Being pioneered in the UNESCO Waterberg Biosphere Reserve, the Project aims to benefit from existing, sophisticated multi-billion-dollar nuclear security infrastructure that already exists throughout the world.

Over 11 000 radiation detection portal monitors are installed at airports, harbors and other ports of entry, including thousands of trained personnel equipped with radiation detectors, all of which can detect the smallest radioactive particles. In contrast to this, the infrastructure and number of trained officials to detect wildlife trafficking at ports of entry internationally is extremely limited.

“Every 20 hours in South Africa a rhino dies for its horn. These poached horns are then trafficked across the world and used for traditional medicines, or as status symbols. This has led to their horns currently being the most valuable false commodity in the black-market trade, with a higher value even than gold, platinum, diamonds and cocaine. Sadly, rhino horns play a large role in funding a wide variety of criminal activities globally,” says Professor James Larkin.

“Ultimately, the aim is to try to devalue rhinoceros horn in the eyes of the end users, while at the same time making the horns easier to detect as they are being smuggled across borders.”

Starting on Monday, 24 June 2004, Professor Larkin and his team carefully sedated the 20 rhinos and drilled a small hole into each of their horns to insert the non-toxic radioisotopes.
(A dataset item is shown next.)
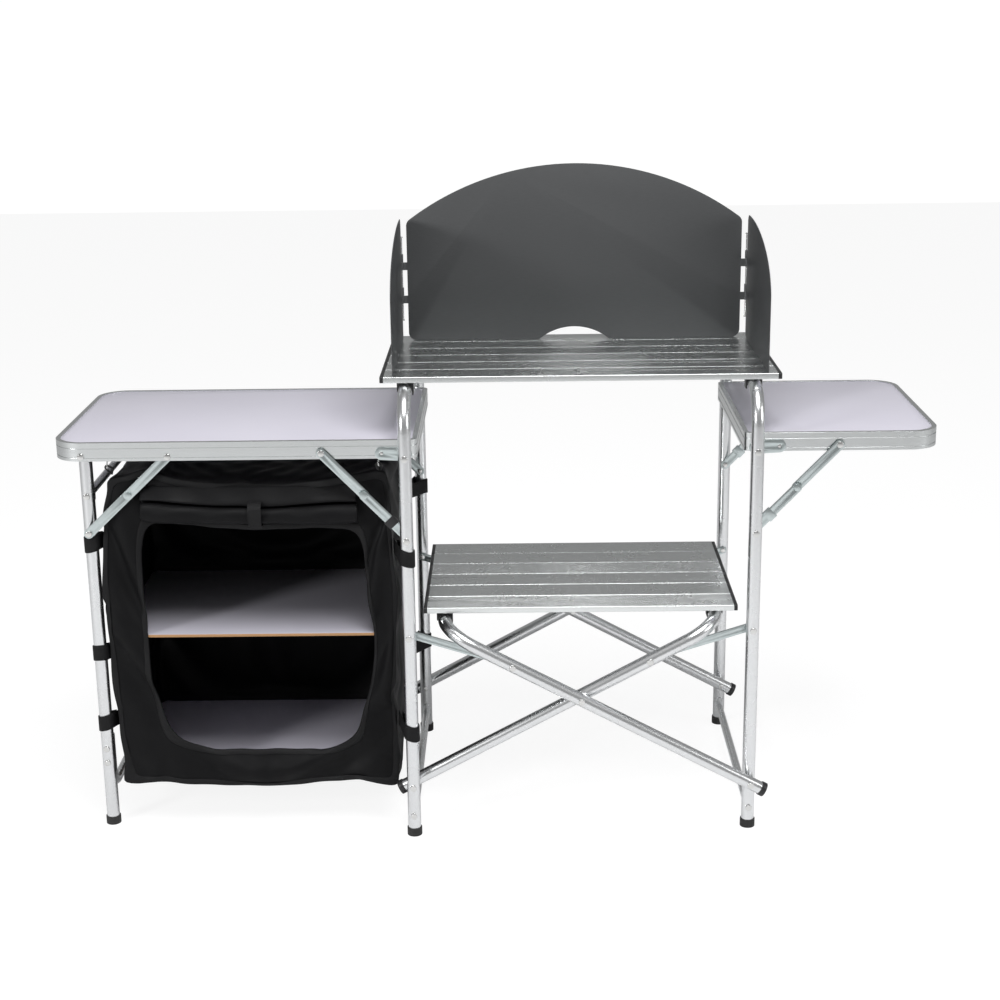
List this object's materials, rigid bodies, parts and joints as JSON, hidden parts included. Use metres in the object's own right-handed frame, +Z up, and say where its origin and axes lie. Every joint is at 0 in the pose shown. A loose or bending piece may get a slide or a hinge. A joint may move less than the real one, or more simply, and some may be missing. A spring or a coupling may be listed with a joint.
{
  "type": "camp kitchen table",
  "caption": "Folding camp kitchen: tube frame with roll-top hob and lower shelves, windshield, two side tables and a cloth cupboard.",
  "frame": {"origin": "on the floor, midway between the left and right ends and between the front and rear legs", "axes": "+X to the right along the longest side, +Y to the back, +Z up"},
  "size_m": [1.47, 0.5022, 1.109],
  "materials": {
    "frame_tube": "drawn aluminium tube, satin",
    "black_cap": "black moulded plastic",
    "foot_rubber": "black rubber",
    "galvanised": "zinc-plated steel strip",
    "fastener": "zinc-plated rivets and bolts",
    "slat_aluminium": "extruded aluminium, half gloss",
    "shock_cord": "black elastic cord",
    "laminate": "fibreboard with a lavender-grey laminate",
    "edge_aluminium": "fluted extruded aluminium edge",
    "cupboard_cloth": "black coated polyester",
    "strap_webbing": "black hook-and-loop webbing",
    "shield_sheet": "dark grey powder-coated sheet",
    "hinge_rod": "bright steel wire"
  },
  "bodies": {
    "frame": {"cross_frame_a": "frame_tube", "cross_frame_b": "frame_tube", "cross_frame_caps": "black_cap", "cross_links": "galvanised", "cupboard_door_roll": "cupboard_cloth", "cupboard_door_tie": "strap_webbing", "cupboard_floor_board": "laminate", "cupboard_hangers": "shock_cord", "cupboard_shelf_board": "laminate", "cupboard_shell": "cupboard_cloth", "cupboard_straps": "strap_webbing", "frame_rivets": "fastener", "hinge_bolts": "fastener", "left_end_bar": "frame_tube", "left_end_leg_front": "frame_tube", "left_end_leg_rear": "frame_tube", "left_end_rail": "frame_tube", "left_inner_stays": "galvanised", "left_leg_frame": "frame_tube", "left_outer_stays": "galvanised", "left_stay_sleeves": "black_cap", "left_table_board": "laminate", "left_table_brackets": "galvanised", "left_table_edge": "edge_aluminium", "left_table_screws": "fastener", "leg_stretchers": "frame_tube", "right_leg_frame": "frame_tube", "rubber_feet": "foot_rubber", "spacer_bushes": "black_cap"},
    "hob_shelf": {"hob_end_caps": "black_cap", "hob_shelf_clips": "black_cap", "hob_shelf_cords": "shock_cord", "hob_slat_1": "slat_aluminium", "hob_slat_2": "slat_aluminium", "hob_slat_3": "slat_aluminium", "hob_slat_4": "slat_aluminium", "hob_slat_5": "slat_aluminium", "hob_slat_6": "slat_aluminium"},
    "lower_shelf": {"lower_end_caps": "black_cap", "lower_shelf_clips": "black_cap", "lower_shelf_cords": "shock_cord", "lower_slat_1": "slat_aluminium", "lower_slat_2": "slat_aluminium", "lower_slat_3": "slat_aluminium", "lower_slat_4": "slat_aluminium", "lower_slat_5": "slat_aluminium", "lower_slat_6": "slat_aluminium"},
    "windshield": {"windshield_centre": "shield_sheet", "windshield_hinge_rods": "hinge_rod"},
    "left_wing": {"windshield_left_wing": "shield_sheet"},
    "right_wing": {"windshield_right_wing": "shield_sheet"},
    "right_table": {"right_table_board": "laminate", "right_table_edge": "edge_aluminium", "right_table_brackets": "galvanised", "right_table_screws": "fastener"},
    "front_lower_stay": {"right_front_stay_lower": "galvanised"},
    "front_upper_stay": {"right_front_stay_upper": "galvanised"},
    "rear_lower_stay": {"right_rear_stay_lower": "galvanised"},
    "rear_upper_stay": {"right_rear_stay_upper": "galvanised"}
  },
  "joints": [
    {"name": "hob_shelf_lift", "type": "slide", "parent": "frame", "child": "hob_shelf", "axis": [0, 0, 1], "range_m": [0, 0.12]},
    {"name": "lower_shelf_lift", "type": "slide", "parent": "frame", "child": "lower_shelf", "axis": [0, 0, 1], "range_m": [0, 0.2]},
    {"name": "windshield_lift", "type": "slide", "parent": "hob_shelf", "child": "windshield", "axis": [0, 0, 1], "range_m": [0, 0.15]},
    {"name": "left_wing_fold", "type": "hinge", "parent": "windshield", "child": "left_wing", "pos_m": [-0.17, 0.138, 0.9], "axis": [0, 0, 1], "range_deg": [-90, 75]},
    {"name": "right_wing_fold", "type": "hinge", "parent": "windshield", "child": "right_wing", "pos_m": [0.448, 0.138, 0.9], "axis": [0, 0, -1], "range_deg": [-90, 60]},
    {"name": "right_table_fold", "type": "hinge", "parent": "frame", "child": "right_table", "pos_m": [0.428, 0.01125, 0.673], "axis": [0, 1, 0], "range_deg": [0, 85]},
    {"name": "front_lower_stay_turn", "type": "hinge", "parent": "frame", "child": "front_lower_stay", "pos_m": [0.428, -0.19875, 0.5335], "axis": [0, -1, 0], "range_deg": [0, 46.05]},
    {"name": "front_upper_stay_turn", "type": "hinge", "parent": "right_table", "child": "front_upper_stay", "pos_m": [0.5665, -0.19875, 0.677], "axis": [0, 1, 0], "range_deg": [0, 39.75]},
    {"name": "rear_lower_stay_turn", "type": "hinge", "parent": "frame", "child": "rear_lower_stay", "pos_m": [0.428, 0.22125, 0.5335], "axis": [0, -1, 0], "range_deg": [0, 46.05]},
    {"name": "rear_upper_stay_turn", "type": "hinge", "parent": "right_table", "child": "rear_upper_stay", "pos_m": [0.5665, 0.22125, 0.677], "axis": [0, 1, 0], "range_deg": [0, 39.75]}
  ],
  "couplings": [
    {"joint": "front_lower_stay_turn", "follows": "right_table_fold", "ratio": 0.54116},
    {"joint": "front_upper_stay_turn", "follows": "right_table_fold", "ratio": 0.4671},
    {"joint": "rear_lower_stay_turn", "follows": "right_table_fold", "ratio": 0.54116},
    {"joint": "rear_upper_stay_turn", "follows": "right_table_fold", "ratio": 0.4671}
  ]
}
The rhinos were then released under the care of a highly qualified crew that will monitor the animals on a 24-hour basis for the next six months.

“Each insertion was closely monitored by expert veterinarians and extreme care was taken to prevent any harm to the animals,” says Larkin. “Over months of research and testing we have also ensured that the inserted radioisotopes hold no health or any other risk for the animals or those who care for them.”

The development and application of the Rhisotope Project nuclear technology has the capacity to help deter poaching, increase the detection capabilities of smuggled horns, increase prosecution success, reveal smuggling routes and deter end-user markets.

Rhino poaching reached crisis levels since 2008 where close to 10 000 rhinos were lost to poaching in South Africa, with wildlife trafficking being the third biggest organized crime globally.

Professor Lynn Morris, the Deputy Vice-Chancellor: Research and Innovation at Wits University says, “This is an example of how cross-disciplinary research and innovation makes a real difference. This novel approach pioneered by Prof Larkin and his colleagues has the potential to eradicate the threat of extinction our unique wild-life species , especially in South Africa and on the continent.

“This is one of many projects at Wits that demonstrates research with impact, and which helps to address some of the local and global challenges of the 21st Century.”

The Rhisotope Project at Wits was set up by a small team of likeminded individuals as a South African-based conservation initiative in January 2021 with the intention of becoming a global leader in harnessing nuclear technology to protect threatened and endangered species of fauna and flora as well as communities of people.

Aside from developing a solution to combat the illicit trade and trafficking of wildlife products, the Rhisotope Project seeks to provide education and social upliftment to empower people and local communities.

A special focus is aimed at uplifting the girls and women of rural communities, who are often the backbone of these communities in the remote areas where endangered species are found and are the greatest components of success in changing the hearts and minds of local communities thereby creating rhino ambassadors and champions.